ARABIC LETTER MEEM INITIAL FORM

U+0643

ARABIC LETTER KAF

U+FEDA

ARABIC LETTER KAF FINAL FORM

Which letter is converted to the initial or final form is calculated reading right to left, so the rightmost character in a word is the initial character, the leftmost word is the final one.

.NET implementation details

The .NET version of Ibex ships with an assembly called something like ibexshaping20.dll. The exact name will depend on the .NET framework you are using and whether your code is compiled for 32 or 64 bits (see the Ibex manual for details). This assembly contains a C++ wrapper for the Windows Uniscribe API which is used to do the shaping.
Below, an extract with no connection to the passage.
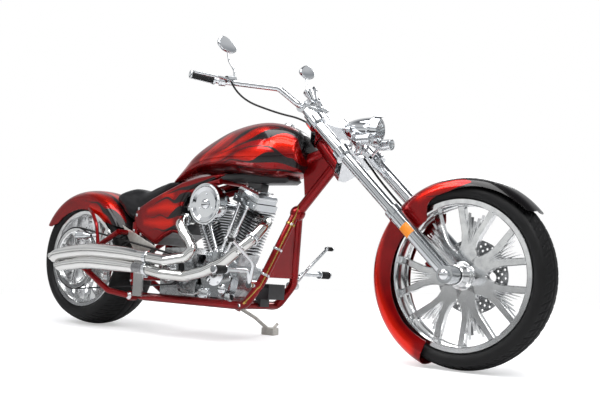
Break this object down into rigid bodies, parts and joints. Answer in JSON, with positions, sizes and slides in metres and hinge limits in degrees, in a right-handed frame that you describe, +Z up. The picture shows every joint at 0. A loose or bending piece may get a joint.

This assembly is loaded using reflection, so if no right to left text will be processed by your application you do not need to deploy this assembly.

Java implementation details

To implement script shaping in Java requires the IBM ICU cross-platform Unicode based globalization library, which is distributed for free by IBM. The Jar file required is called icu4j-3_8_1.jar, it can be downloaded from http://icu-project.org/userguide/icufaq.html. The BIDI algorithm can be tested online here

Ibex attempts to load the required classes for script shaping from the classpath. If it finds icu4j-3_8_1.jar on the classpath Ibex will do script shaping, otherwise it will not. So specifying a classpath like the one below will work:

 
    java -classpath ibex-4.3.3.jar;icu4j-3_8_1.jar ibex.Run -xml arabic.fo -pdf test.pdf
 

Versions

Bidirectional text processing is available in Ibex Professional Edition, not in Ibex Standard Edition.

Bidirectional text processing is not available when using .NET Framework 1.0.

Know issues

In some cases formatting Arabic text with different applications will not produce identical results. Specifically we have seen instances where Internet Explorer and Mozilla will display the same Arabic text differently.

When using .NET, Ibex uses the Windows Uniscribe API for character shaping, so should produce the same visual results as Internet Explorer, which also uses Uniscribe.

When using Java, Ibex uses the IBM ICU cross-platform Unicode based globalization library, and so should produce the same results as Mozilla.